▶ _EXERCISE REQUIREMENTS_
Search the material for the string "each", then report how many lines hold it, with no other text.

Parts and joints as JSON:

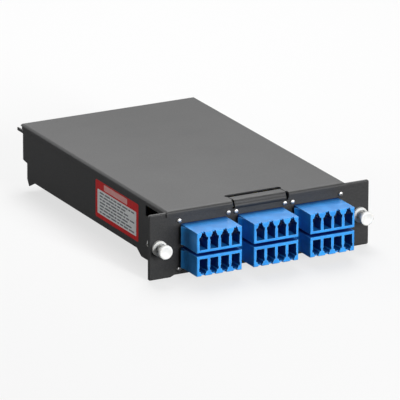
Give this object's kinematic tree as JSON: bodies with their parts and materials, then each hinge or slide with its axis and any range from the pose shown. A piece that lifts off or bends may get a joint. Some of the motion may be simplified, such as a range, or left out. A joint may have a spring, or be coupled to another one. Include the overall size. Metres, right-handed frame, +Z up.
{
  "type": "fibre cassette",
  "caption": "Slim black steel fibre cassette with blue quad LC adapters across its faceplate, MPO adapters at the rear and a push-pull plunger in each ear.",
  "frame": {"origin": "bottom centre of the box round the whole cassette, under the middle of its depth", "axes": "+X to the right seen from the front, +Y from the faceplate to the rear, +Z up through the cover"},
  "size_m": [0.13, 0.194, 0.0365],
  "materials": {
    "black_powder_coat": "fine satin black powder coat on folded steel",
    "blue_moulding": "moulded blue polymer, semi-gloss",
    "zinc_plate": "bright zinc plated steel",
    "white_nylon": "natural white moulded nylon",
    "black_moulding": "moulded black polymer",
    "yellow_jacket": "yellow fibre jacket",
    "screw_black": "black oxide steel screw"
  },
  "bodies": {
    "cassette": {"adapter_front_1_lower": "blue_moulding", "adapter_front_1_upper": "blue_moulding", "adapter_front_2_lower": "blue_moulding", "adapter_front_2_upper": "blue_moulding", "adapter_front_3_lower": "blue_moulding", "adapter_front_3_upper": "blue_moulding", "adapter_rear_1_lower": "blue_moulding", "adapter_rear_1_upper": "blue_moulding", "adapter_rear_2_lower": "blue_moulding", "adapter_rear_2_upper": "blue_moulding", "adapter_rear_3_lower": "blue_moulding", "adapter_rear_3_upper": "blue_moulding", "adapter_retainer_1": "zinc_plate", "adapter_retainer_2": "zinc_plate", "adapter_retainer_3": "zinc_plate", "base_tray": "black_powder_coat", "cover_screws": "screw_black", "faceplate": "black_powder_coat", "fanout_block_lower": "black_moulding", "fanout_block_upper": "black_moulding", "fanout_stand": "black_moulding", "fibre_bundle_lower": "yellow_jacket", "fibre_bundle_upper": "yellow_jacket", "fibre_legs_1_lower": "yellow_jacket", "fibre_legs_1_upper": "yellow_jacket", "fibre_legs_2_lower": "yellow_jacket", "fibre_legs_2_upper": "yellow_jacket", "fibre_legs_3_lower": "yellow_jacket", "fibre_legs_3_upper": "yellow_jacket", "lc_plugs_1_lower": "blue_moulding", "lc_plugs_1_upper": "blue_moulding", "lc_plugs_2_lower": "blue_moulding", "lc_plugs_2_upper": "blue_moulding", "lc_plugs_3_lower": "blue_moulding", "lc_plugs_3_upper": "blue_moulding", "mpo_adapter_left": "black_moulding", "mpo_adapter_right": "black_moulding", "mpo_plug_left": "black_moulding", "mpo_plug_right": "black_moulding", "plunger_grommet_left": "white_nylon", "plunger_grommet_right": "white_nylon", "top_cover": "black_powder_coat"},
    "plunger_left": {"plunger_pin_left": "white_nylon"},
    "plunger_right": {"plunger_pin_right": "white_nylon"}
  },
  "joints": [
    {"name": "plunger_left_push", "type": "slide", "parent": "cassette", "child": "plunger_left", "axis": [0, 1, 0], "range_m": [0, 0.0042]},
    {"name": "plunger_right_push", "type": "slide", "parent": "cassette", "child": "plunger_right", "axis": [0, 1, 0], "range_m": [0, 0.0042]}
  ]
}
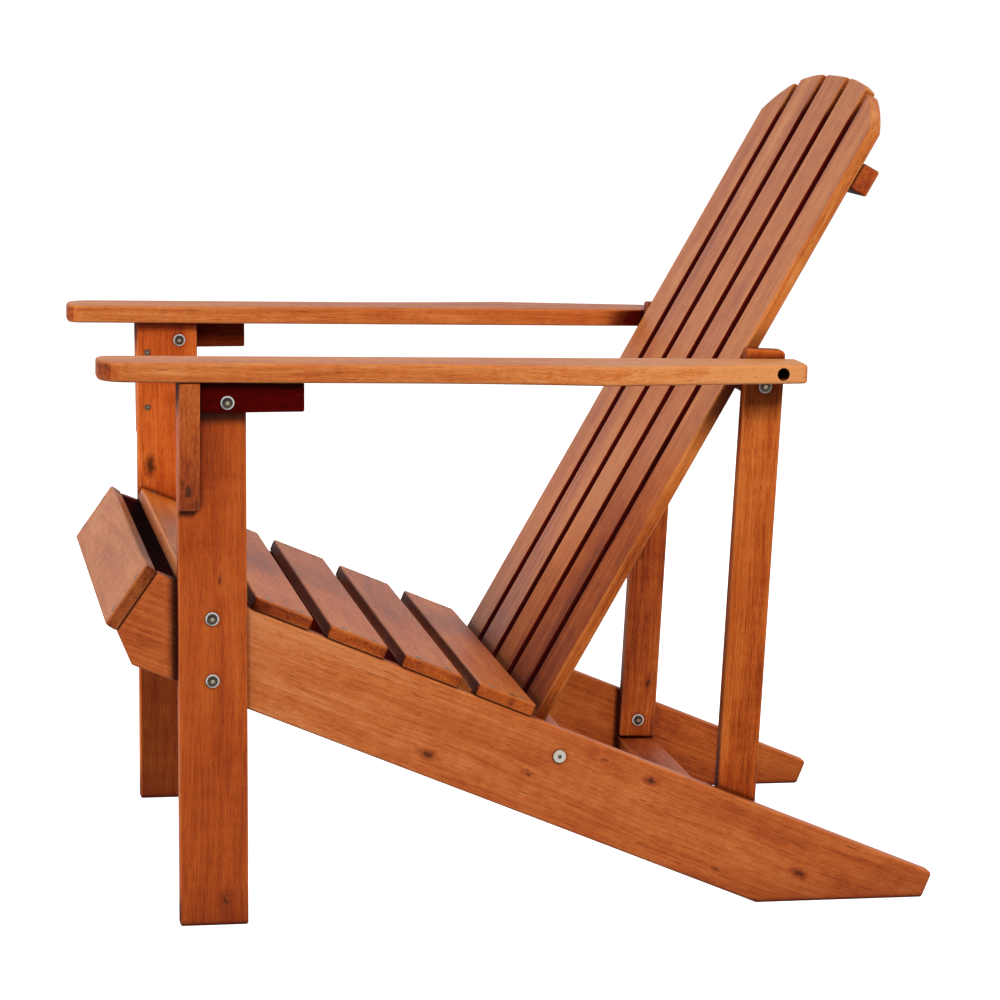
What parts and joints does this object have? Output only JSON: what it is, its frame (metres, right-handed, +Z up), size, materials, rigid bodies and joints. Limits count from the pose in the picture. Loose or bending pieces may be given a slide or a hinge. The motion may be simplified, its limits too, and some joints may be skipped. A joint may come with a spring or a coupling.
{
  "type": "adirondack chair",
  "caption": "Low wooden garden armchair with a sloping slatted seat, a fan-topped slatted reclining back, wide flat arms on front legs, and rails that run back to the floor",
  "frame": {"origin": "on the floor, at the centre of the bounding box in plan", "axes": "+Z up; the sitter faces -Y, so -Y is the front and +Y the back; +X is the sitter's left, and the chair is mirror-symmetric about X = 0"},
  "size_m": [0.752, 0.8759, 0.8555],
  "materials": {
    "rail_wood": "oiled acacia, satin, orange-brown with darker streaks and knots",
    "leg_wood": "oiled acacia, satin, orange-brown with upright grain",
    "arm_wood": "oiled acacia, satin, slightly paler on the top face",
    "upright_wood": "oiled acacia, satin, darker red-brown",
    "seat_wood": "oiled acacia, satin, varied from board to board",
    "back_wood": "oiled acacia, satin, varied from board to board",
    "bolts": "zinc-plated furniture bolts with domed socket heads, darkened",
    "washers": "bright zinc-plated plain washers and cross dowels"
  },
  "bodies": {
    "root": {"arm_cleat_left": "arm_wood", "arm_cleat_right": "arm_wood", "arm_corbel_left": "leg_wood", "arm_corbel_right": "leg_wood", "arm_left": "arm_wood", "arm_rear_bolt_left": "bolts", "arm_rear_bolt_left_washer": "washers", "arm_rear_bolt_right": "bolts", "arm_rear_bolt_right_washer": "washers", "arm_right": "arm_wood", "back_slat_1": "back_wood", "back_slat_2": "back_wood", "back_slat_3": "back_wood", "back_slat_4": "back_wood", "back_slat_5": "back_wood", "barrel_nut_left": "bolts", "barrel_nut_right": "bolts", "cleat_bolt_left": "bolts", "cleat_bolt_left_washer": "washers", "cleat_bolt_right": "bolts", "cleat_bolt_right_washer": "washers", "cleat_nut_left": "bolts", "cleat_nut_right": "bolts", "cleat_nut_washer_left": "washers", "cleat_nut_washer_right": "washers", "front_apron": "seat_wood", "front_leg_left": "leg_wood", "front_leg_right": "leg_wood", "leg_bolt_lower_left": "bolts", "leg_bolt_lower_left_washer": "washers", "leg_bolt_lower_right": "bolts", "leg_bolt_lower_right_washer": "washers", "leg_bolt_upper_left": "bolts", "leg_bolt_upper_left_washer": "washers", "leg_bolt_upper_right": "bolts", "leg_bolt_upper_right_washer": "washers", "lower_back_batten": "upright_wood", "middle_back_batten": "upright_wood", "middle_batten_bolt_left": "bolts", "middle_batten_bolt_left_washer": "washers", "middle_batten_bolt_right": "bolts", "middle_batten_bolt_right_washer": "washers", "rail_bolt_left": "bolts", "rail_bolt_right": "bolts", "rear_stretcher": "upright_wood", "rear_upright_left": "upright_wood", "rear_upright_right": "upright_wood", "seat_slat_1": "seat_wood", "seat_slat_2": "seat_wood", "seat_slat_3": "seat_wood", "seat_slat_4": "seat_wood", "seat_slat_5": "seat_wood", "side_rail_left": "rail_wood", "side_rail_right": "rail_wood", "upper_back_batten": "upright_wood", "upright_foot_bolt_left": "bolts", "upright_foot_bolt_left_washer": "washers", "upright_foot_bolt_right": "bolts", "upright_foot_bolt_right_washer": "washers"}
  },
  "joints": []
}
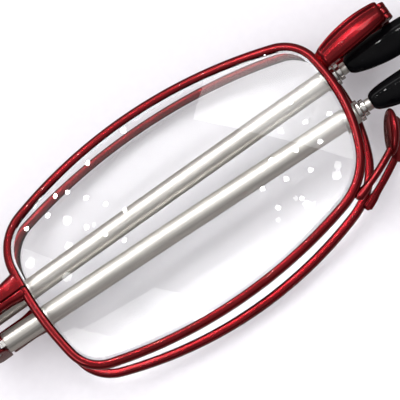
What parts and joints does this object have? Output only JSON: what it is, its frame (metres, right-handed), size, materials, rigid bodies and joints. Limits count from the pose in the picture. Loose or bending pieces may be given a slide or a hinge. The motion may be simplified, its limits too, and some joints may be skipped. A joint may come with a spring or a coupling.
{
  "type": "folding reading glasses",
  "caption": "Reading glasses folded flat: metal rims on a hinged bridge, with telescopic tube temples lying between the two lenses.",
  "frame": {"origin": "under the middle of the folded glasses, on the surface that they lie on", "axes": "+X along the lenses towards the bridge hinge, +Y the wearer's up, +Z out of the front of the wearer's right lens, which lies on top"},
  "size_m": [0.0738, 0.0296, 0.0126],
  "materials": {
    "red_lacquer": "glossy translucent red lacquer over polished metal",
    "clear_lens": "clear polished lens",
    "satin_silver": "satin silver plating, drawn along the tube",
    "polished_collar": "polished plated collars",
    "screw_steel": "bright steel screws and pins",
    "stop_brass": "plain brass friction rings",
    "black_tip": "glossy black plastic"
  },
  "bodies": {
    "left_front": {"left_rim": "red_lacquer", "left_lens": "clear_lens", "left_end_piece": "red_lacquer", "left_closing_block": "red_lacquer", "left_closing_screw": "screw_steel", "left_bridge_arm": "red_lacquer", "left_nose_pad_arm": "red_lacquer", "left_nose_pad": "red_lacquer", "left_temple_hinge_screw": "screw_steel"},
    "left_temple": {"left_temple_leaf": "satin_silver", "left_outer_tube": "satin_silver", "left_outer_collar": "polished_collar"},
    "left_middle_stage": {"left_middle_tube": "satin_silver", "left_middle_stop_ring": "stop_brass", "left_middle_collar": "polished_collar"},
    "left_rod_stage": {"left_rod": "satin_silver", "left_rod_stop_ring": "stop_brass", "left_tip_ferrule": "satin_silver", "left_temple_tip": "black_tip"},
    "right_front": {"right_rim": "red_lacquer", "right_lens": "clear_lens", "right_end_piece": "red_lacquer", "right_closing_block": "red_lacquer", "right_closing_screw": "screw_steel", "right_bridge_arm": "red_lacquer", "right_nose_pad_arm": "red_lacquer", "right_nose_pad": "red_lacquer", "right_temple_hinge_screw": "screw_steel", "bridge_hinge_pin": "screw_steel"},
    "right_temple": {"right_temple_leaf": "satin_silver", "right_outer_tube": "satin_silver", "right_outer_collar": "polished_collar"},
    "right_middle_stage": {"right_middle_tube": "satin_silver", "right_middle_stop_ring": "stop_brass", "right_middle_collar": "polished_collar"},
    "right_rod_stage": {"right_rod": "satin_silver", "right_rod_stop_ring": "stop_brass", "right_tip_ferrule": "satin_silver", "right_temple_tip": "black_tip"}
  },
  "joints": [
    {"name": "bridge_fold", "type": "hinge", "parent": "left_front", "child": "right_front", "pos_m": [0.03075, 0.0072, 0.00629], "axis": [0, 1, 0], "range_deg": [0, 180]},
    {"name": "right_temple_hinge", "type": "hinge", "parent": "right_front", "child": "right_temple", "pos_m": [-0.03545, 0.0041, 0.00629], "axis": [0, 1, 0], "range_deg": [0, 0.4]},
    {"name": "right_middle_slide", "type": "slide", "parent": "right_temple", "child": "right_middle_stage", "axis": [1, 0, 0], "range_m": [0, 0.025]},
    {"name": "right_rod_slide", "type": "slide", "parent": "right_middle_stage", "child": "right_rod_stage", "axis": [1, 0, 0], "range_m": [0, 0.025]},
    {"name": "left_temple_hinge", "type": "hinge", "parent": "left_front", "child": "left_temple", "pos_m": [-0.03545, 0.0003, 0.00629], "axis": [0, -1, 0], "range_deg": [0, 0.4]},
    {"name": "left_middle_slide", "type": "slide", "parent": "left_temple", "child": "left_middle_stage", "axis": [0.9994, -0.0349, 0], "range_m": [0, 0.025]},
    {"name": "left_rod_slide", "type": "slide", "parent": "left_middle_stage", "child": "left_rod_stage", "axis": [0.9994, -0.0349, 0], "range_m": [0, 0.025]}
  ]
}
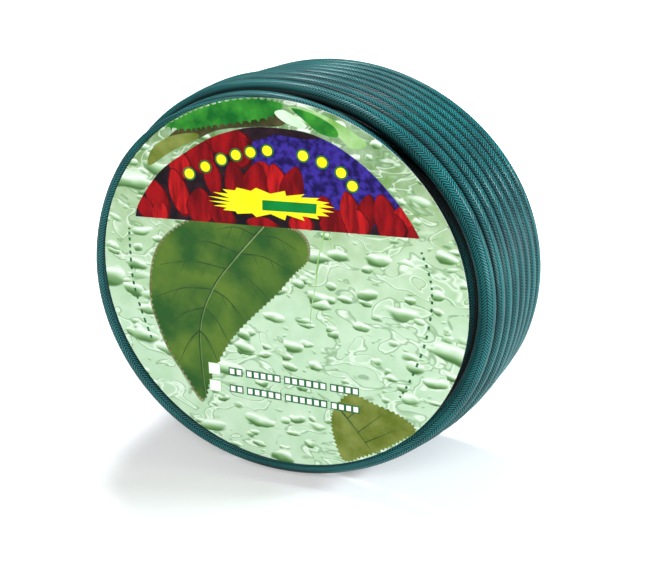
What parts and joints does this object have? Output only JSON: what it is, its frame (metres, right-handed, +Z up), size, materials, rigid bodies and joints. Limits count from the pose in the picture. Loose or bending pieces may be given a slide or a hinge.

▶ _SOLUTION_
2